Written task:
Find every line below that contains the word "hinge" and copy it out.

:::::

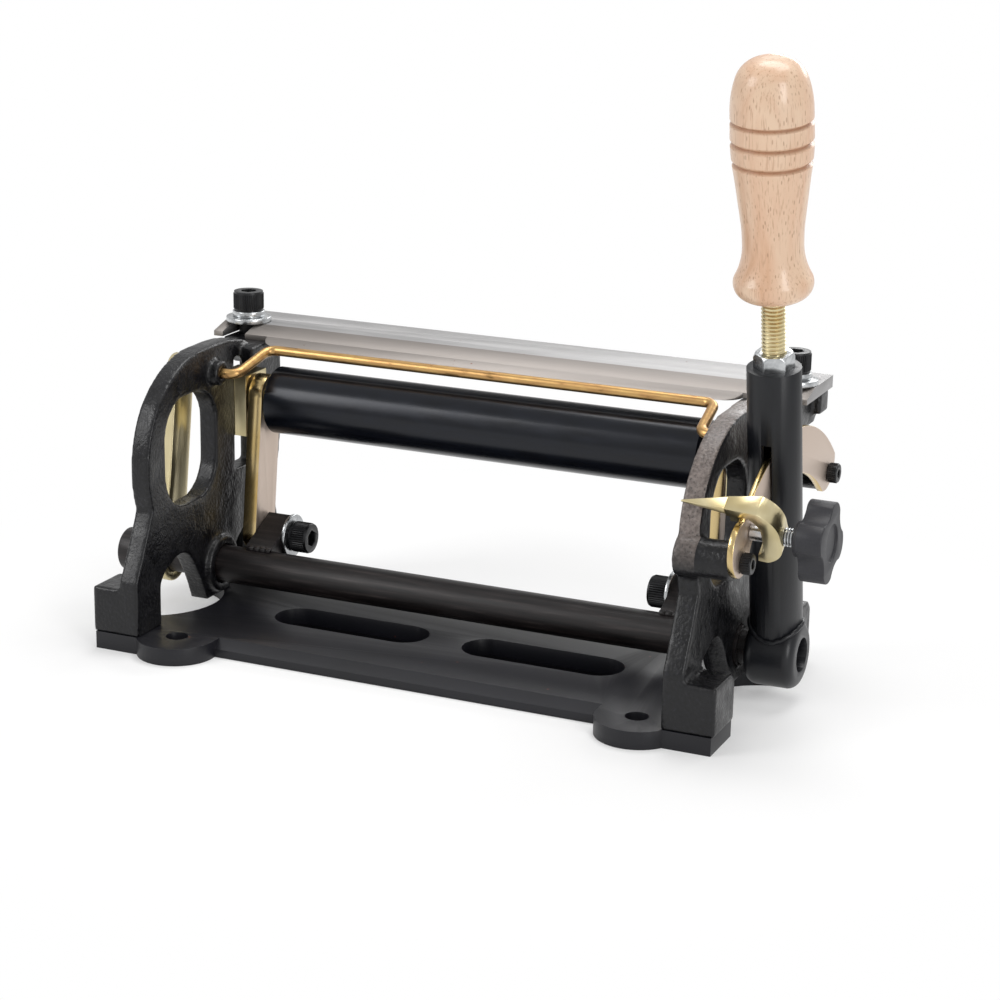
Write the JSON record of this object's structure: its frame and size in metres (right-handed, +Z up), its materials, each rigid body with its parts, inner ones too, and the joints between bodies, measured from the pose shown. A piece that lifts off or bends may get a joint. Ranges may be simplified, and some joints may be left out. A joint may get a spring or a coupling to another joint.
{
  "type": "bench leather splitter",
  "caption": "Bench leather splitter: a lever rocks a shaft that lifts a roller towards a fixed skiving blade, with a stop clamp on a curved plate.",
  "frame": {"origin": "centre of the four foot holes, on the underside of the base plate", "axes": "+X to the lever side, along the blade; +Y to the back; +Z up"},
  "size_m": [0.3098, 0.1332, 0.2407],
  "materials": {
    "cast_black": "semi-gloss black paint on a sand casting",
    "plate_black": "satin black paint",
    "black_oxide": "blackened turned steel",
    "dark_forged": "blackened steel with scale",
    "blade_steel": "ground steel",
    "bright_zinc": "bright zinc plate",
    "yellow_zinc": "yellow zinc plate",
    "lever_black": "satin black",
    "beech": "lacquered beech",
    "knob_plastic": "moulded, matte"
  },
  "bodies": {
    "stand": {"base_plate": "plate_black", "left_frame": "cast_black", "right_frame": "cast_black", "sector_plate": "yellow_zinc", "sector_screw_front": "black_oxide", "sector_screw_rear": "black_oxide", "blade_washer_left": "bright_zinc", "blade_washer_right": "bright_zinc", "lock_ring_left": "bright_zinc", "lock_ring_right": "bright_zinc", "blade_screw_left": "black_oxide", "blade_screw_right": "black_oxide", "foot_screw_left_front": "black_oxide", "foot_screw_left_rear": "black_oxide", "foot_screw_right_front": "black_oxide", "foot_screw_right_rear": "black_oxide"},
    "blade": {"blade": "blade_steel"},
    "rocker": {"rocker_shaft": "dark_forged", "lever_hub": "lever_black", "lever_tube": "lever_black", "handle_stud": "yellow_zinc", "jam_nut": "bright_zinc", "wooden_grip": "beech", "hub_set_screw": "black_oxide", "shaft_collar": "dark_forged", "side_arm": "yellow_zinc", "crank_arm_left": "dark_forged", "crank_arm_right": "dark_forged", "link_screw_left": "black_oxide", "link_screw_right": "black_oxide", "link_washer_left": "bright_zinc", "link_washer_right": "bright_zinc"},
    "carriage": {"guide_block_left": "yellow_zinc", "guide_block_right": "yellow_zinc"},
    "roller": {"roller": "black_oxide", "roller_axle": "black_oxide"},
    "link_left": {"link_bar_left": "yellow_zinc"},
    "link_right": {"link_bar_right": "yellow_zinc"},
    "stop": {"stop_clamp": "yellow_zinc", "pointer": "yellow_zinc"},
    "knob": {"clamp_knob": "knob_plastic", "clamp_stud": "bright_zinc"},
    "guard": {"guard_wire": "yellow_zinc"}
  },
  "joints": [
    {"name": "lever_swing", "type": "hinge", "parent": "stand", "child": "rocker", "pos_m": [0, 0.0062, 0.0198], "axis": [1, 0, 0], "range_deg": [-16, 9.5]},
    {"name": "roller_lift", "type": "slide", "parent": "stand", "child": "carriage", "axis": [0, 0, 1], "range_m": [-0.0046, 0.0028]},
    {"name": "link_left_turn", "type": "hinge", "parent": "carriage", "child": "link_left", "pos_m": [0, 0.029, 0.0845], "axis": [1, 0, 0], "range_deg": [-2, 3.3]},
    {"name": "link_right_turn", "type": "hinge", "parent": "carriage", "child": "link_right", "pos_m": [0, 0.029, 0.0845], "axis": [1, 0, 0], "range_deg": [-2, 3.3]},
    {"name": "roller_spin", "type": "hinge", "parent": "carriage", "child": "roller", "pos_m": [0, 0.029, 0.0845], "axis": [1, 0, 0], "continuous": true},
    {"name": "stop_slide", "type": "hinge", "parent": "stand", "child": "stop", "pos_m": [0, 0.0062, 0.0198], "axis": [1, 0, 0], "range_deg": [0, 4]},
    {"name": "knob_turn", "type": "hinge", "parent": "stop", "child": "knob", "pos_m": [0.14, -0.03591, 0.07734], "axis": [1, 0, 0], "range_deg": [0, 180]},
    {"name": "guard_swing", "type": "hinge", "parent": "stand", "child": "guard", "pos_m": [0, 0.004, 0.0993], "axis": [1, 0, 0], "range_deg": [0, 90]},
    {"name": "blade_set", "type": "slide", "parent": "stand", "child": "blade", "axis": [0, 1, 0], "range_m": [0, 0.006]}
  ],
  "couplings": [
    {"joint": "roller_lift", "follows": "lever_swing", "m_per_rad": 0.0159},
    {"joint": "link_left_turn", "follows": "lever_swing", "ratio": -0.19},
    {"joint": "link_right_turn", "follows": "lever_swing", "ratio": -0.19}
  ]
}
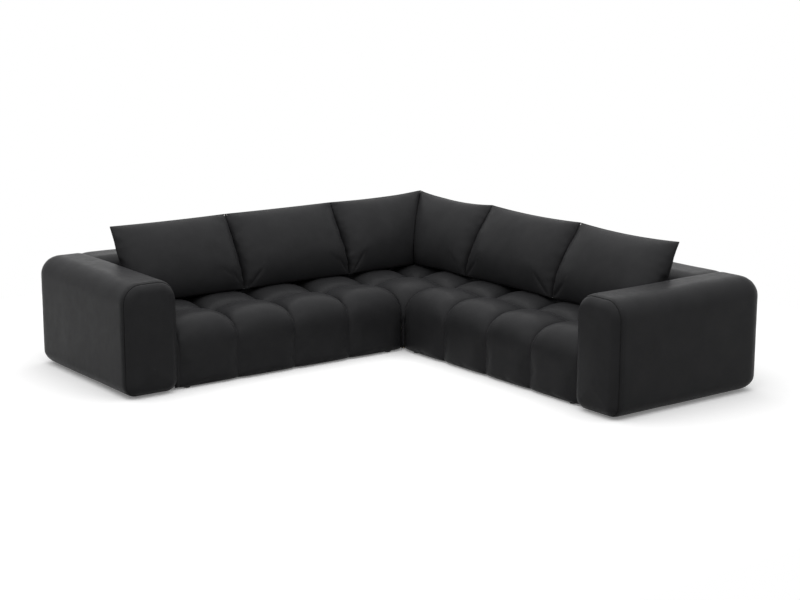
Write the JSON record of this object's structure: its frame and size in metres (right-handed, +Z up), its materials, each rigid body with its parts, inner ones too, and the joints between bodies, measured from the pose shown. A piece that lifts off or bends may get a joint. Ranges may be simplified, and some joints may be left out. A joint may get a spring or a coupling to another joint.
{
  "type": "corner sofa",
  "caption": "Square corner sofa in black leather with equal wings, rolled block arms, deeply tufted puff seats and loose leaning back cushions that lift off.",
  "frame": {"origin": "on the floor, under the middle of the bounding box", "axes": "+Z up; the left wing runs along -X from the corner and its seat faces -Y; the right wing runs along -Y from the corner and its seat faces -X; the corner module is at +X +Y"},
  "size_m": [2.918, 2.918, 0.82],
  "materials": {
    "black_leather": "smooth satin leather with a fine grain",
    "piping_leather": "satin leather over cord",
    "foam": "open cell foam",
    "fibre_fill": "soft white fibre wadding",
    "spring_felt": "needled felt",
    "dust_cloth": "thin black non-woven cloth",
    "timber": "planed unfinished wood",
    "spring_steel": "bare spring wire",
    "clip_plastic": "matte moulded plastic",
    "zinc_steel": "zinc plated",
    "glide_plastic": "matte moulded plastic"
  },
  "bodies": {
    "sofa": {"corner_back_cover_left": "black_leather", "corner_back_cover_right": "black_leather", "corner_back_foam": "foam", "corner_back_frame": "timber", "corner_seat_cover": "black_leather", "corner_seat_dust_cloth": "dust_cloth", "corner_seat_felt": "spring_felt", "corner_seat_foam": "foam", "corner_seat_frame": "timber", "corner_seat_spring_clips": "clip_plastic", "corner_seat_springs": "spring_steel", "frame_bolts": "zinc_steel", "frame_nuts": "zinc_steel", "glides": "glide_plastic", "left_arm_cover": "black_leather", "left_arm_foam": "foam", "left_arm_frame": "timber", "left_arm_front_panel": "black_leather", "left_arm_piping": "piping_leather", "left_back_cover": "black_leather", "left_back_foam": "foam", "left_back_frame": "timber", "left_seat_cover": "black_leather", "left_seat_dust_cloth": "dust_cloth", "left_seat_felt": "spring_felt", "left_seat_foam": "foam", "left_seat_frame": "timber", "left_seat_spring_clips": "clip_plastic", "left_seat_springs": "spring_steel", "right_arm_cover": "black_leather", "right_arm_foam": "foam", "right_arm_frame": "timber", "right_arm_front_panel": "black_leather", "right_arm_piping": "piping_leather", "right_back_cover": "black_leather", "right_back_foam": "foam", "right_back_frame": "timber", "right_seat_cover": "black_leather", "right_seat_dust_cloth": "dust_cloth", "right_seat_felt": "spring_felt", "right_seat_foam": "foam", "right_seat_frame": "timber", "right_seat_spring_clips": "clip_plastic", "right_seat_springs": "spring_steel"},
    "left_outer_cushion": {"left_outer_cushion_cover": "black_leather", "left_outer_cushion_fill": "fibre_fill"},
    "left_middle_cushion": {"left_middle_cushion_cover": "black_leather", "left_middle_cushion_fill": "fibre_fill"},
    "left_corner_cushion": {"left_corner_cushion_cover": "black_leather", "left_corner_cushion_fill": "fibre_fill"},
    "right_outer_cushion": {"right_outer_cushion_cover": "black_leather", "right_outer_cushion_fill": "fibre_fill"},
    "right_middle_cushion": {"right_middle_cushion_cover": "black_leather", "right_middle_cushion_fill": "fibre_fill"},
    "right_corner_cushion": {"right_corner_cushion_cover": "black_leather", "right_corner_cushion_fill": "fibre_fill"}
  },
  "joints": [
    {"name": "left_outer_cushion_lift", "type": "slide", "parent": "sofa", "child": "left_outer_cushion", "axis": [0, 0, 1], "range_m": [0, 0.45]},
    {"name": "left_middle_cushion_lift", "type": "slide", "parent": "sofa", "child": "left_middle_cushion", "axis": [0, 0, 1], "range_m": [0, 0.45]},
    {"name": "left_corner_cushion_lift", "type": "slide", "parent": "sofa", "child": "left_corner_cushion", "axis": [0, 0, 1], "range_m": [0, 0.45]},
    {"name": "right_outer_cushion_lift", "type": "slide", "parent": "sofa", "child": "right_outer_cushion", "axis": [0, 0, 1], "range_m": [0, 0.45]},
    {"name": "right_middle_cushion_lift", "type": "slide", "parent": "sofa", "child": "right_middle_cushion", "axis": [0, 0, 1], "range_m": [0, 0.45]},
    {"name": "right_corner_cushion_lift", "type": "slide", "parent": "sofa", "child": "right_corner_cushion", "axis": [0, 0, 1], "range_m": [0, 0.45]}
  ]
}
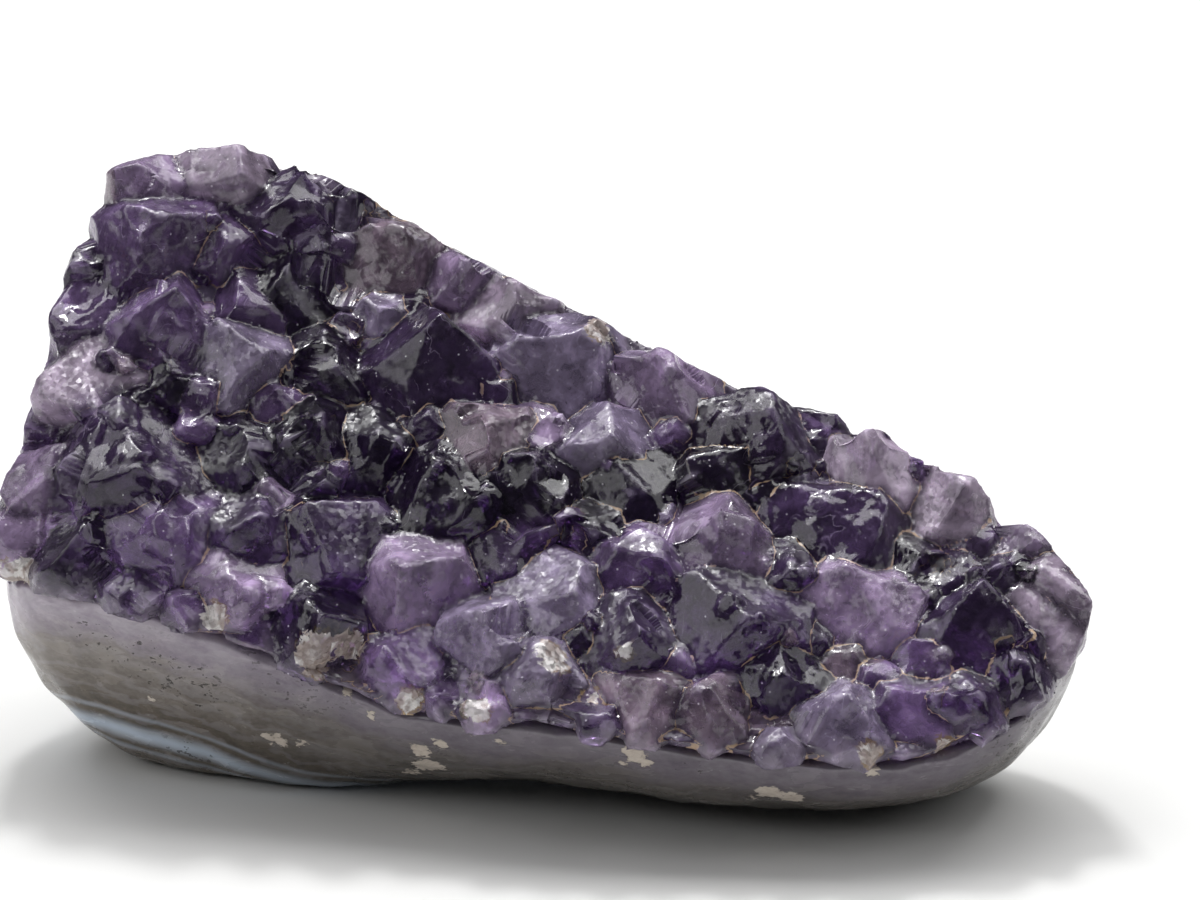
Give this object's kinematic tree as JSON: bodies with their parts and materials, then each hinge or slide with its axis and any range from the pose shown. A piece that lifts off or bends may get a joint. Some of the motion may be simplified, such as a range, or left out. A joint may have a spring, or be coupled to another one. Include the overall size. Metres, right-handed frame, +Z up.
{
  "type": "amethyst cluster",
  "caption": "Amethyst druse: grown-together violet quartz points on the sloping face of a ground agate rind that rests on a flat sole.",
  "frame": {"origin": "under the middle of the bounding box, on the flat sole", "axes": "+X along the piece towards its low right end, +Y towards its high ground back, +Z up"},
  "size_m": [0.1076, 0.0604, 0.0577],
  "materials": {
    "agate": "polished",
    "amethyst": "glossy, frosted in places"
  },
  "bodies": {
    "root": {"agate_base": "agate", "amethyst_crystals": "amethyst"}
  },
  "joints": []
}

:::::

Result of this task:
    {"name": "lever_swing", "type": "hinge", "parent": "stand", "child": "rocker", "pos_m": [0, 0.0062, 0.0198], "axis": [1, 0, 0], "range_deg": [-16, 9.5]},
    {"name": "link_left_turn", "type": "hinge", "parent": "carriage", "child": "link_left", "pos_m": [0, 0.029, 0.0845], "axis": [1, 0, 0], "range_deg": [-2, 3.3]},
    {"name": "link_right_turn", "type": "hinge", "parent": "carriage", "child": "link_right", "pos_m": [0, 0.029, 0.0845], "axis": [1, 0, 0], "range_deg": [-2, 3.3]},
    {"name": "roller_spin", "type": "hinge", "parent": "carriage", "child": "roller", "pos_m": [0, 0.029, 0.0845], "axis": [1, 0, 0], "continuous": true},
    {"name": "stop_slide", "type": "hinge", "parent": "stand", "child": "stop", "pos_m": [0, 0.0062, 0.0198], "axis": [1, 0, 0], "range_deg": [0, 4]},
    {"name": "knob_turn", "type": "hinge", "parent": "stop", "child": "knob", "pos_m": [0.14, -0.03591, 0.07734], "axis": [1, 0, 0], "range_deg": [0, 180]},
    {"name": "guard_swing", "type": "hinge", "parent": "stand", "child": "guard", "pos_m": [0, 0.004, 0.0993], "axis": [1, 0, 0], "range_deg": [0, 90]},
Give this object's kinematic tree as JSON: bodies with their parts and materials, then each hinge or slide with its axis and any range from the pose shown. A piece that lifts off or bends may get a joint. Some of the motion may be simplified, such as a range, or left out. A joint may have a spring, or be coupled to another one. Include the overall size. Metres, right-handed frame, +Z up.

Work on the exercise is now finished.